## AIM
Return every line of the data below that includes the string "bodies".
-- START --
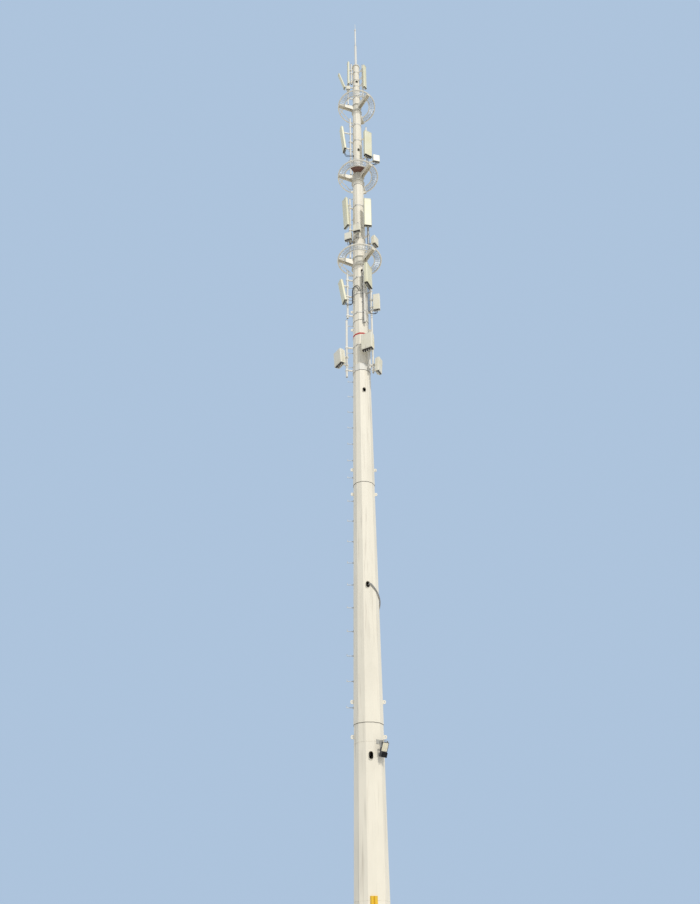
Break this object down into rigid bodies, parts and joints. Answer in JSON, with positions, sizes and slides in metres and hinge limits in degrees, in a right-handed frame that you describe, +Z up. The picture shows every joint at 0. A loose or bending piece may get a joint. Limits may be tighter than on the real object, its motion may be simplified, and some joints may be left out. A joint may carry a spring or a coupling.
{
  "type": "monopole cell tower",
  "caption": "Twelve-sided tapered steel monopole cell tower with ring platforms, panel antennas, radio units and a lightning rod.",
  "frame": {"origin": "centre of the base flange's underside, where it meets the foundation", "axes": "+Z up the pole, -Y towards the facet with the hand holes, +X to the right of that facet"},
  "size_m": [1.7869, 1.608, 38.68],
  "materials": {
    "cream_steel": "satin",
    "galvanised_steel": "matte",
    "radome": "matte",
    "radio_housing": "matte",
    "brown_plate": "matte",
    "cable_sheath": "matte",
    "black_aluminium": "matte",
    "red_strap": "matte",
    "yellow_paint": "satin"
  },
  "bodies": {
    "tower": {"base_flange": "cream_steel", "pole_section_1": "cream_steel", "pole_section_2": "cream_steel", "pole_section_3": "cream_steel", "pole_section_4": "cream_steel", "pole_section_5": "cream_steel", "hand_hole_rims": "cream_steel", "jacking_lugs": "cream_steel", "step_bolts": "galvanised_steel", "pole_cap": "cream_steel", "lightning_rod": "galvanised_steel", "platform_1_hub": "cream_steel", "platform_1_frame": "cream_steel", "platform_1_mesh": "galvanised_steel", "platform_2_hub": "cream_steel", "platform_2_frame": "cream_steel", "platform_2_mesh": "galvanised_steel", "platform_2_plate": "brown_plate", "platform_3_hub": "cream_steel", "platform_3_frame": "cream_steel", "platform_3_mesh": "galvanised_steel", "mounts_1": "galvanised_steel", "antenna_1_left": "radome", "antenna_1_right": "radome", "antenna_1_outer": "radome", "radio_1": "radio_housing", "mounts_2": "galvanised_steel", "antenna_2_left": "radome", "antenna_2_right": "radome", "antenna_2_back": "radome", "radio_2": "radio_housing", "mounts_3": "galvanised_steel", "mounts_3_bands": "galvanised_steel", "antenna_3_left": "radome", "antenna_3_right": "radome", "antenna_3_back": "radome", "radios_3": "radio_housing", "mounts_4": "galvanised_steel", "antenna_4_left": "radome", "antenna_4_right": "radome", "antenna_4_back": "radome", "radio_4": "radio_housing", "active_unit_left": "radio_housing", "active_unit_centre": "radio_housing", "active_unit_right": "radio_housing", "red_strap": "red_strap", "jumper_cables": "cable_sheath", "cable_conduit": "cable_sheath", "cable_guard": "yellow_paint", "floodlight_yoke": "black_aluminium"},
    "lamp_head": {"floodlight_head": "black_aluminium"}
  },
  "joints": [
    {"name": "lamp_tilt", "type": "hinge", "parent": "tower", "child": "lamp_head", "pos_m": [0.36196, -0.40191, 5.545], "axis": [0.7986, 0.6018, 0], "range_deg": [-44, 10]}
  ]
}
-- END --
## EXERCISE ANSWER
Break this object down into rigid bodies, parts and joints. Answer in JSON, with positions, sizes and slides in metres and hinge limits in degrees, in a right-handed frame that you describe, +Z up. The picture shows every joint at 0. A loose or bending piece may get a joint. Limits may be tighter than on the real object, its motion may be simplified, and some joints may be left out. A joint may carry a spring or a coupling.
  "bodies": {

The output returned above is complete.